Однако, разумеется, были люди чужие, как говорится, на этом празднике жизни. В первую очередь — те, кто его обеспечивал. Те, кто добывал уголь и выплавлял сталь, те, кто работал по шестнадцать часов в сутки, чтобы дама высшего света (или полусвета) могла закутать свои нежные плечи в кисейную шаль, чтобы не оскудевал роскошный стол, чтобы было из чего строить элегантные особняки, чтобы в достатке были мрамор и дерево для стильной мебели. И тех сюда, конечно, отнесем, кто это создавал: строил, резал, готовил, шил. А еще были негры, индусы, китайцы — не люди, а живые механизмы для работы. И наконец, были евреи. Среди них случались те, кто снимал пенки этого кипящего праздника (все те же Ротшильды, к примеру), чье богатство и власть вызывали зависть и ненависть. И была огромная масса нищих, задушенных чертой оседлости евреев на огромных просторах Российской империи.
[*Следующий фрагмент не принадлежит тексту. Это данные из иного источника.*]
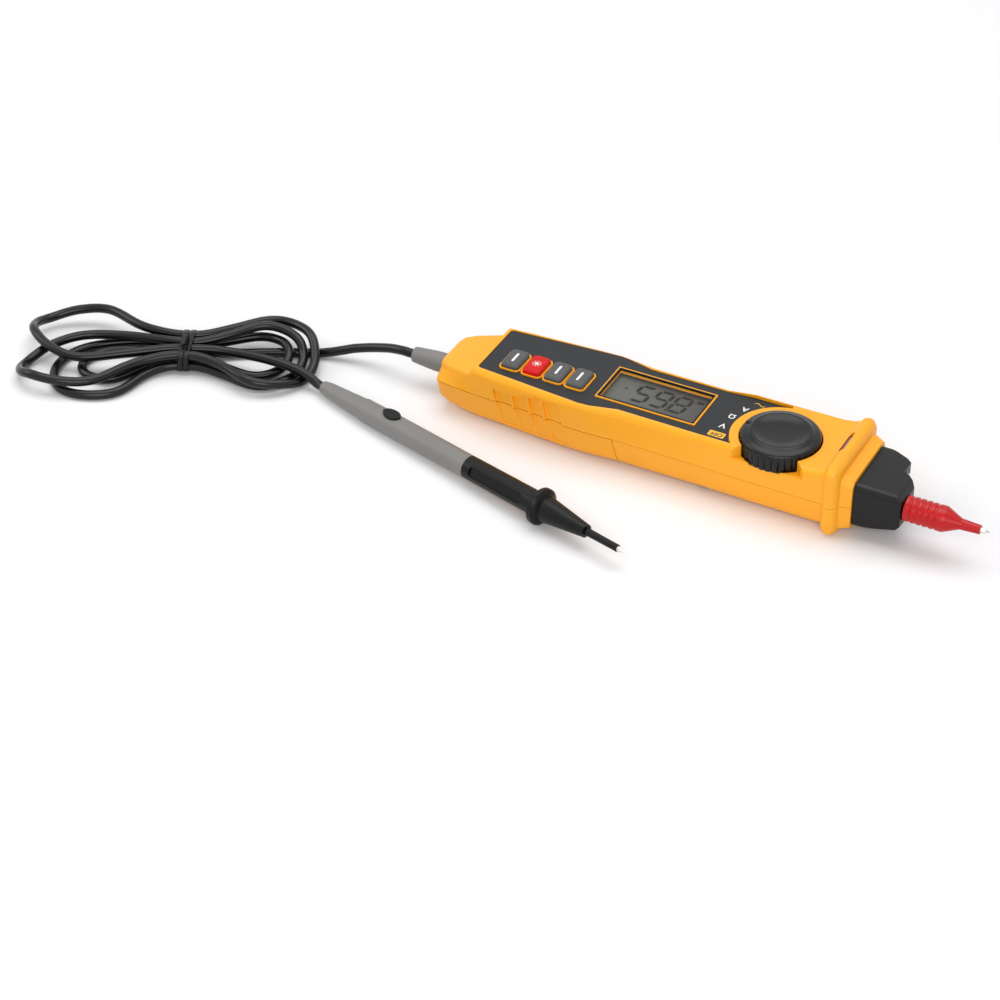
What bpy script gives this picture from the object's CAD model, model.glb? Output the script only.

И вот в Европе нашлись два человека, озаботившиеся участью тех, кого судьба обошла. У них было довольно много общего: происхождение, родной язык. Они оба были видными, вполне импозантными брюнетами, оба имели склонность к писательству, и оба были обладателями роскошных черных бород. Только бороды их были очень непохожи. В то время как в гармонии с широкой, распростертой во все стороны округлой бородой Мозес Мордехай Леви (больше известный под именем Карл Маркс) мечтал о счастье всего человечества (за исключением вредоносной буржуазии), обладатель прямоугольной, односторонне ориентированной бороды ограничился исключительно евреями. Теодор Герцль, либеральный австрийский журналист (и драматург-комедиограф) еврейского происхождения был так потрясен процессом Дрейфуса, что с пылом и энтузиазмом занялся еврейскими делами. А точнее — убедительно оформил вековые смутные мечтания: написал свою знаменитую книгу «Еврейское государство».